As soon as I start adding additional properties to the objects, or if I increase numBlocks to 65535, I get the error:

CUDA Exception: Warp Illegal Address
The exception was triggered at PC 0x555555efff90

Thread 1 "no_fun" received signal CUDA_EXCEPTION_14, Warp Illegal Address.
[Switching focus to CUDA kernel 0, grid 1, block (7750,0,0), thread (0,0,0), device 0, sm 1, warp 3, lane 0]
0x0000555555f000b0 in mallocTest(int, cuNetwork**)<<<(65535,1,1),(1,1,1)>>> ()

My question is: in this example, how should I initialize properly cudaDeviceSetLimit in order to have the correct amount of memory needed for the initialization per thread of cuNetwork ?

You are making all sorts of assumptions about the behaviour of memory allocation on the device that are likely not true, especially alignment and granularity. The idea that calling new n times to create n objects will require exactly n times the size of the object in bytes is almost never correct — talonmies, Nov 20 '21 at 04:12

Abator Abetor · Accepted Answer · 2021-11-18T20:55:27.693

To answer your question:

Due to memory padding and allocation granularity, each block probably requires more memory than the calculated size. You should always check the return value of new. If it is nullptr, the allocation failed.

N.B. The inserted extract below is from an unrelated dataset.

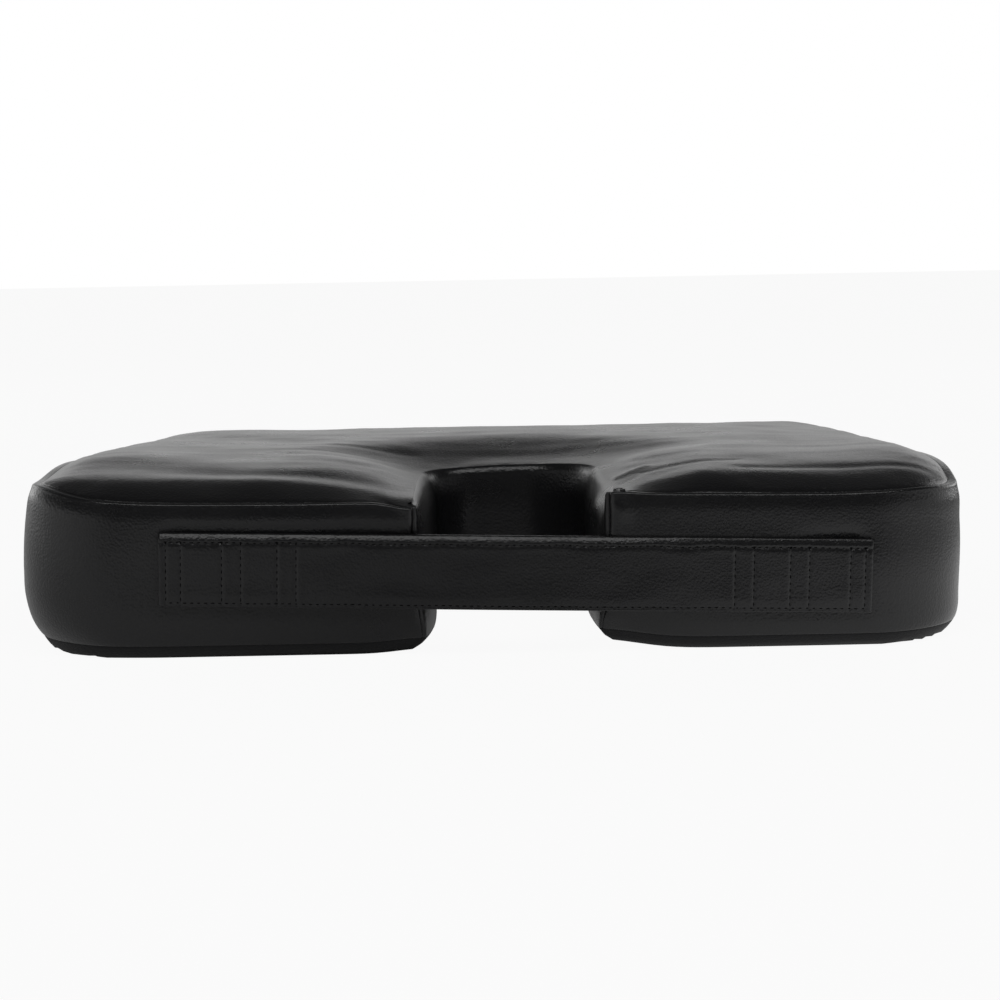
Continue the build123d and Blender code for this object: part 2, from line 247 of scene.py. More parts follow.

However, if the total number of nodes for all networks is known up front, it would be more efficient to just cudaMalloc the memory for all nodes, (and all networks). Then, in the kernel just update the pointers accordingly.

Something like this:

struct cuNetwork2{
    int num_allnodes;
    NNode* all_nodes;
}

__global__ void kernel(cuNetwork2* d_networks, Node* d_nodes, int numNodesPerNetwork){
   int index = ...
   d_networks[index].num_allnodes = numNodesPerNetwork;
   d_networks[index].all_nodes = d_nodes + index * numNodesperNetwork;
}

...

int numBlocks = 65; 
int num_allnodes = 200;

cuNetwork2* d_networks;
NNode* d_nodes;
cudaMalloc(&d_networks, sizeof(cuNetwork2) * numBlocks);
cudaMalloc(&d_nodes, sizeof(NNode) * numBlocks * num_allnodes);

kernel<<<>>>(d_networks, d_nodes, num_allnodes);

In this case, you don't need cudaDeviceSetLimit or in-kernel dynamic allocation.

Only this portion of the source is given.